The outmoded mangement practices and inefficient business operations that have come to light here, Cincinnati administrators say, are all too common in many city school systems.
The housecleaning began in earnest a year ago, when Superintendent J. Michael Brandt announced an administrative reorganization that reduced central-office positions by 51 percent, for a savings of $16 million over two years. (See Education Week, May 20, 1992.)
Next week, the board of education will vote on a budget for next school year that calls for cutting another $27.5 million over one year, including an additional 20 percent of the central-office jobs. In all, 465 positions would be eliminated throughout the district.
The $292 million spending plan is also noteworthy because it represents only the fourth time in 20 years that the cash-strapped district has balanced its budget. It remains $150 million in debt, however.
The overhaul of the district has its roots in a 1990 tax-levy defeat that plunged the system into bankruptcy. The blueprint for the changes is a September 1991 report by the Cincinnati Business Committee, which called for "sweeping, fundamental change'' in the system.

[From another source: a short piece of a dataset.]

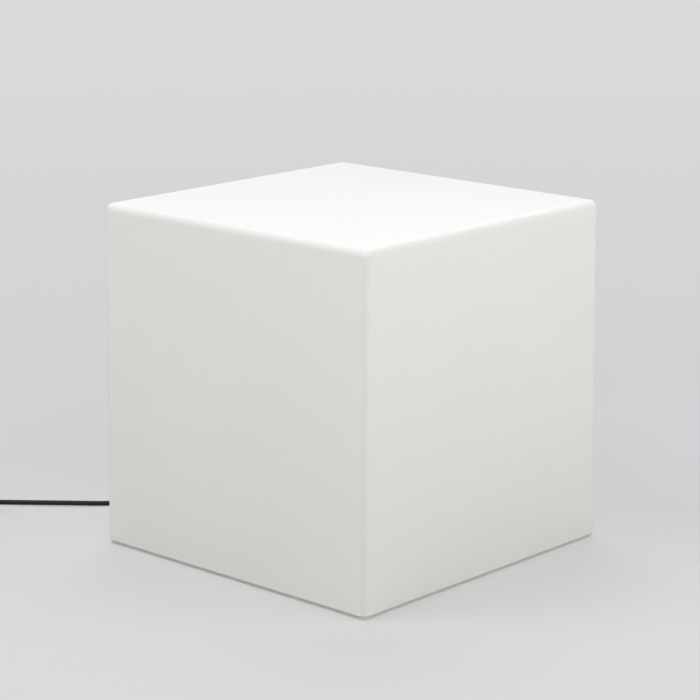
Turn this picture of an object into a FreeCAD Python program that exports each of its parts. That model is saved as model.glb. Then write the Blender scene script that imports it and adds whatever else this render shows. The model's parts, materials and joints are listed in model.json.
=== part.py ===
import FreeCAD, Part
import math
import os

from FreeCAD import Vector

# Cube light, 400 mm, for gardens and terraces.
#
# A hollow white polyethylene shade stands on a base plate, set in from its sides, and
# four rubber feet that stand a little out of the plate. The shade's underside has a
# round recess with an access opening, closed by a twist-lock lamp unit: a cap with
# three lugs, a cable gland on its axis, and a bracket that carries the lampholder and
# a screw-in LED bulb. The mains lead leaves the gland downwards, runs through an
# arched channel to the middle of the -X side and ends in a spare coil and a plug.
#
# Millimetres. +Z is up, z = 0 is the floor, and the shade is centred on x = y = 0.

# ---------------------------------------------------------------- shade
OVERALL_HEIGHT = 400.0          # floor to top face
TOP_WIDTH = 397.0               # across the shade just below the top edges
BOTTOM_WIDTH = 403.0            # across the shade at the underside: mould draft
WALL = 4.0                      # thickness of the moulded wall
EDGE_RADIUS = 9.0               # upright and top edges
BOTTOM_EDGE_RADIUS = 1.0        # edge round the underside
RECESS_DEPTH = 50.0             # underside to the ceiling of the round recess
RECESS_CLEARANCE = 7.0          # mounting ring to the chamfer of the recess
RECESS_DRAFT = 3.0              # degrees, recess wall
RECESS_ROUNDING = 5.0           # mouth of the recess
RECESS_CHAMFER = 5.0            # corner between recess wall and ceiling
ACCESS_RADIUS = 75.0            # opening in the recess ceiling
CHANNEL_WIDTH = 14.0            # cable channel, recess to -X side
CHANNEL_HEIGHT = 12.0           # underside to the top of its arch
BOSS_RADIUS = 8.0               # moulded bosses round the threaded inserts
BOSS_HEIGHT = 7.0               # above the inner face of the wall
INSERT_RADIUS = 3.2
INSERT_LENGTH = 8.0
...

The district, it charged, was "an organization plagued with problems: political discord, inefficient management, antiquated systems, and an administrative structure that has the tendency to maintain the status quo.''
Like many urban school systems, the Cincinnati district also was struggling with low student-achievement scores, discipline problems, and a high dropout rate.

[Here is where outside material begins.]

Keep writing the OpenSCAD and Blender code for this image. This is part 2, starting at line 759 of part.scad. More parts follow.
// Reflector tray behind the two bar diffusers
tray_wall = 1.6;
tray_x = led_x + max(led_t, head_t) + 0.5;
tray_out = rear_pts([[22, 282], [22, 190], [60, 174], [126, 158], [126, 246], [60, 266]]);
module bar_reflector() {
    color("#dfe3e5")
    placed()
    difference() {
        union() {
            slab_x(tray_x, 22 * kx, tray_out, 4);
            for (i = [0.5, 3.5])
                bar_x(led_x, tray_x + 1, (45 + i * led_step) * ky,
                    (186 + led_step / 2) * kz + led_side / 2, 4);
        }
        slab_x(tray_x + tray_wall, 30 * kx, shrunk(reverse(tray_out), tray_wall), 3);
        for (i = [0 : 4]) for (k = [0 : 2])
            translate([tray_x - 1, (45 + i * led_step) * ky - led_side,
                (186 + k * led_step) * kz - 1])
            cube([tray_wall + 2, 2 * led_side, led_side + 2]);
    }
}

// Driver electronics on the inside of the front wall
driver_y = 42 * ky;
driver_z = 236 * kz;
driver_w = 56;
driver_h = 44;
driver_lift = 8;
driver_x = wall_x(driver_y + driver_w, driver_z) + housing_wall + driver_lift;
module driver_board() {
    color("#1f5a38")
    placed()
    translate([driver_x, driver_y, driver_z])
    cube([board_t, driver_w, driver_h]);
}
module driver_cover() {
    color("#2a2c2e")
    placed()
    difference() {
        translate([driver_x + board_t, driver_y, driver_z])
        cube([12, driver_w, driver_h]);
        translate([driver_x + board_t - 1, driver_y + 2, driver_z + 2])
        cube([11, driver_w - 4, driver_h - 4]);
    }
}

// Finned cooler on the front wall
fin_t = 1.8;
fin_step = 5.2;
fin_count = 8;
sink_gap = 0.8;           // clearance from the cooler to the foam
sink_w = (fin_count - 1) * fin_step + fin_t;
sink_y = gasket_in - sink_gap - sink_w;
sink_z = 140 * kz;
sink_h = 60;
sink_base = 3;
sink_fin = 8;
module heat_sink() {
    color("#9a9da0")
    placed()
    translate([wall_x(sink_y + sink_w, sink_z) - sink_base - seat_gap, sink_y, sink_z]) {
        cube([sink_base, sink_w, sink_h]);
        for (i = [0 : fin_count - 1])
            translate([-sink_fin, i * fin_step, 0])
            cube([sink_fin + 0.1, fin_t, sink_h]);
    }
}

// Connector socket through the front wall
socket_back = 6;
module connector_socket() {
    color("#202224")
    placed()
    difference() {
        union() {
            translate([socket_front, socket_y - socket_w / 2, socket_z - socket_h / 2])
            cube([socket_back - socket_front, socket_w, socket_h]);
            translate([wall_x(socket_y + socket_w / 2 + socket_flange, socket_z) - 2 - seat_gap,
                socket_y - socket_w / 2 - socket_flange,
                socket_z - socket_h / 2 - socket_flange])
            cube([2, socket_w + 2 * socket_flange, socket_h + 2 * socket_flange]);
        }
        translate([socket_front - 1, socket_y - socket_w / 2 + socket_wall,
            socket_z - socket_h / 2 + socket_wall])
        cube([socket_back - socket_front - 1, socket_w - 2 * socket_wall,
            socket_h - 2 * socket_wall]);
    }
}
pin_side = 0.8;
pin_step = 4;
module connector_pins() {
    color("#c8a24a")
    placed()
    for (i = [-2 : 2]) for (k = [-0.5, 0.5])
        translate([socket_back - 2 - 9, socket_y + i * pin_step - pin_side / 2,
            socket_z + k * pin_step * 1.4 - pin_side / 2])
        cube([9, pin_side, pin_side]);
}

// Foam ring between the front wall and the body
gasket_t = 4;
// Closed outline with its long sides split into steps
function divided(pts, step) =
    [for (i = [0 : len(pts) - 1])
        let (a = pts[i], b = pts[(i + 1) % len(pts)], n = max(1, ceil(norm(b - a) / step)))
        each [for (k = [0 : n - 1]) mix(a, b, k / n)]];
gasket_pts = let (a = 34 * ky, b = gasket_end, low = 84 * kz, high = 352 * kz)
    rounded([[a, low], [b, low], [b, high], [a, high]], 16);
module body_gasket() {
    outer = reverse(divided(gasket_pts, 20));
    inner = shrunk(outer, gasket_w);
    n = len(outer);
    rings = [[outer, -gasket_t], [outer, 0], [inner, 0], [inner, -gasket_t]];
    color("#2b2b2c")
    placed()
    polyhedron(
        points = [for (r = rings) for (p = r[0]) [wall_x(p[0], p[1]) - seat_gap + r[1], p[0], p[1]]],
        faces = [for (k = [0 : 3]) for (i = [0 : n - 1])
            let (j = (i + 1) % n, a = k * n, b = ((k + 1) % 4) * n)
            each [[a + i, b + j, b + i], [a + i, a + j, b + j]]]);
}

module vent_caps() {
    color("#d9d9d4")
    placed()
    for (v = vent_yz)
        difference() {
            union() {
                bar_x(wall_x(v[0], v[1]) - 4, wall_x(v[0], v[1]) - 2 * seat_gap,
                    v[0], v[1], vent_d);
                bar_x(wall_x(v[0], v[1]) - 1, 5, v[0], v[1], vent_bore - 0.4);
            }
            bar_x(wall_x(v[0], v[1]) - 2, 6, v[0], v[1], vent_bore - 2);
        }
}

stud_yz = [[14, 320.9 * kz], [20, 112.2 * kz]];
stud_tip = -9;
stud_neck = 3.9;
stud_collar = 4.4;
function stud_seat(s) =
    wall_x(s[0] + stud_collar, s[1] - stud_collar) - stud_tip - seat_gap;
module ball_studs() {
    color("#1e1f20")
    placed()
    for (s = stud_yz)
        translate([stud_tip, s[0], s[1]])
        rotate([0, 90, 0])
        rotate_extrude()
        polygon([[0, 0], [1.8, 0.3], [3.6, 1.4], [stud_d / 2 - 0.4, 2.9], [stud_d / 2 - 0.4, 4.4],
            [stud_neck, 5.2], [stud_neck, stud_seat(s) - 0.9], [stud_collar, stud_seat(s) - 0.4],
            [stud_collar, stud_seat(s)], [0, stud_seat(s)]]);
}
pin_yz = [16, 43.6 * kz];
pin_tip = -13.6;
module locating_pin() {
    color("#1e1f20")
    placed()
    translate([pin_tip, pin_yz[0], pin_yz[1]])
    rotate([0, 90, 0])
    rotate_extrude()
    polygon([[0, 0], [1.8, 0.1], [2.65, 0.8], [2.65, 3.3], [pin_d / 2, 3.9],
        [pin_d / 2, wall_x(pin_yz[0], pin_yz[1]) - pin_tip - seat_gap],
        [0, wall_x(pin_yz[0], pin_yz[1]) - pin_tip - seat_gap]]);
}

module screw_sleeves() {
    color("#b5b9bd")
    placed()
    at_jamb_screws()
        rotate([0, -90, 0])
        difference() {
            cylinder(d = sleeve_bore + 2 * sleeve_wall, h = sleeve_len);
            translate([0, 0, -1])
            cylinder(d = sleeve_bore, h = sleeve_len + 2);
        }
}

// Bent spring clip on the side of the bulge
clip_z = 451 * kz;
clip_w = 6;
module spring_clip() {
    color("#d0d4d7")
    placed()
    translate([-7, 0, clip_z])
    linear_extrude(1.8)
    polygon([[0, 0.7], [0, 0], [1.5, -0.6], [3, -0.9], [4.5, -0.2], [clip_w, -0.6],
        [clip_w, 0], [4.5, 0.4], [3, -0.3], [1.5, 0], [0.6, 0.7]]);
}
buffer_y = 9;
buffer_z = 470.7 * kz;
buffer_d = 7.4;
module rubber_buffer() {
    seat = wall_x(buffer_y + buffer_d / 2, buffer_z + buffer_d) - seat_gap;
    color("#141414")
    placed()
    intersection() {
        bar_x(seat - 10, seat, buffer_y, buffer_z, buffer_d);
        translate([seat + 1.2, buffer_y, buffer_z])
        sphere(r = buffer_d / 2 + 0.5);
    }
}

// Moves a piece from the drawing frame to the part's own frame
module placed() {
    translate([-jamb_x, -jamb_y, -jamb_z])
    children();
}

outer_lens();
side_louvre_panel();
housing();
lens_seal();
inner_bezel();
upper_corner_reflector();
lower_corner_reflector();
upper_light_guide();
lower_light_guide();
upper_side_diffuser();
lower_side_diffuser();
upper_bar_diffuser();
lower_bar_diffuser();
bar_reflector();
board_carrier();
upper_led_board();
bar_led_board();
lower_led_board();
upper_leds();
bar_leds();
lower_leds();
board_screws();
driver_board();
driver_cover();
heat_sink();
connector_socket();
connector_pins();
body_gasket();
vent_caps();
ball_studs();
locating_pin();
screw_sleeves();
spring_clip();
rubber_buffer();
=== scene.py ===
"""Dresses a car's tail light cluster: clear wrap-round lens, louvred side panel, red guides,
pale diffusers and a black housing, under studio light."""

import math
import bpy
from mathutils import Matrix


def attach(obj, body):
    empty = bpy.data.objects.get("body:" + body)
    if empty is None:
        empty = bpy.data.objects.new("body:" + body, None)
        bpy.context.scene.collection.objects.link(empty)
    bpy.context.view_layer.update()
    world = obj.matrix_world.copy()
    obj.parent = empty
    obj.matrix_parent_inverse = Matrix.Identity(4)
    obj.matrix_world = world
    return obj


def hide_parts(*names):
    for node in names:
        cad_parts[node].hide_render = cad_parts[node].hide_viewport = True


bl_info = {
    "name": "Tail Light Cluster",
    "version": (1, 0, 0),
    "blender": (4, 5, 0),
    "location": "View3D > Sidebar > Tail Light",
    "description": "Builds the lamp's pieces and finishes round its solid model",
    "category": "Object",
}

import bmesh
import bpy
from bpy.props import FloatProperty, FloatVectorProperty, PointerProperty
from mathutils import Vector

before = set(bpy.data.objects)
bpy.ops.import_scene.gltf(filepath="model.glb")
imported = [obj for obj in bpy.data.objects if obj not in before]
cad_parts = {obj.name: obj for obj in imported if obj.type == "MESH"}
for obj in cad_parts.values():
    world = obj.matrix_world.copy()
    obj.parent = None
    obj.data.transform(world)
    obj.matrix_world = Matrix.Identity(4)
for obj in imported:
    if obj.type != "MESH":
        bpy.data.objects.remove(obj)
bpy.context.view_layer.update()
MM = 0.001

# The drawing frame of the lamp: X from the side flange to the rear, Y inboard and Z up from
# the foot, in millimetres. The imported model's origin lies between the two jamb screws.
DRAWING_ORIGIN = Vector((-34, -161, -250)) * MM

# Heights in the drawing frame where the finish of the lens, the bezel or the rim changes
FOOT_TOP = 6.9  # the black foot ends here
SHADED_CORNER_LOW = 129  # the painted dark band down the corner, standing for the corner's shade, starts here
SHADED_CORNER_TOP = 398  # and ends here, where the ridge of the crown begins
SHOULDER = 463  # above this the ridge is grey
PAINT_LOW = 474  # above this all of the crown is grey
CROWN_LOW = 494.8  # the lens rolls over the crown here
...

There was just no way, people here say, that business could continue as usual.
"We have got to show the public that we mean business about fiscal responsibility,'' said Lynwood Battle, the president of the school board and an employee of Procter & Gamble Company, the Cincinnati-based consumer-goods giant that has been intimately involved in the central-office improvements.

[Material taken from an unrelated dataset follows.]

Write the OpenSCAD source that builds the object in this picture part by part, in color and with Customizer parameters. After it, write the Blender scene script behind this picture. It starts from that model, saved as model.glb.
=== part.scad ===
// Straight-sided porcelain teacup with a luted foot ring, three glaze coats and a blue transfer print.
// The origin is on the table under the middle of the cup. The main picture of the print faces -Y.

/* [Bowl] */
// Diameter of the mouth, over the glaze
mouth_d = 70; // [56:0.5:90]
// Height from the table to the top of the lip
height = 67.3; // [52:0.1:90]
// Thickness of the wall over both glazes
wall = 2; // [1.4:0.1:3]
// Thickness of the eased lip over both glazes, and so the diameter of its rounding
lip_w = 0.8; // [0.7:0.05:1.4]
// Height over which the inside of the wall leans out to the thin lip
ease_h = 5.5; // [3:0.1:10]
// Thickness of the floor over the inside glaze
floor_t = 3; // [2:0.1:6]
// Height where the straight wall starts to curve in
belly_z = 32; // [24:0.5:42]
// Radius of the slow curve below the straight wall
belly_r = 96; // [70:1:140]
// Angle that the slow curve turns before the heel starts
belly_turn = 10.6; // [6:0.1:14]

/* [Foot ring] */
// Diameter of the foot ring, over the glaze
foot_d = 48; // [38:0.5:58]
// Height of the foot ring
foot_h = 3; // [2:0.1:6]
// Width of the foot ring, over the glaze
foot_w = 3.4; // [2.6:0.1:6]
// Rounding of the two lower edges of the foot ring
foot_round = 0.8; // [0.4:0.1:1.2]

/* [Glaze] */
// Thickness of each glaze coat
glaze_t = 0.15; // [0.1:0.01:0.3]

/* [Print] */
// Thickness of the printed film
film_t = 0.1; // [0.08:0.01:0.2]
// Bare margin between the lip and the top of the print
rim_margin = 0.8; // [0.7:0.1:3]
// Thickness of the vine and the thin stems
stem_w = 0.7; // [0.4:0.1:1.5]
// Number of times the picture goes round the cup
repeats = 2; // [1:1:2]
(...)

As part of the reorganization, the district was divided into nine "mini-districts,'' each with a specially trained lead principal who administers a school and serves as a liaison to the superintendent.
One of the districts has been designated as a special "pilot'' that will explore promising educational approaches and recommend ways they can be used throughout the city.
The confusing layers of middle managers that stood between teachers and principals and principals and the superintendent are gone. The division of curriculum and instruction, for example, has been replaced with a bare-bones office of quality improvement, including a small unit that monitors compliance with state and federal regulations.
Despite all of the changes here--and many more proposed in next year's budget--there is little serious opposition to the pace or direction of change.
"Anyone who really believes in urban education is excited about this finally happening,'' said Melody A. Dacey, the principal of a mathematics and science magnet elementary school in the pilot mini-district. "We can't keep on the way we have over the last 15 years.''
A Foundation of Paper
With task forces and employees on loan from local businesses combing through the system, administrators here have learned some shocking facts about the Cincinnati school district. They seem almost eager to tell horror stories about past practices.
With the help of a life-insurance company, for example, Mr. Ottemann learned that the district makes 150 million copies of paper each year--more than 3,000 for every student and three times the average for school districts.
"Things have been out of control,'' he said. "When you have a bureaucracy built, the foundation is paper.''
Moreover, the copies are made on 20 to 30 different kinds of copying machines that need to be standardized.
In the schools, Mr. Ottemann said, there is also a "whole hodgepodge of different computers that don't match anything, are outdated, nobody knows how to service, and are costly to maintain.''
And there are no standardized procedures, he said, for such routine work as cleaning the schools.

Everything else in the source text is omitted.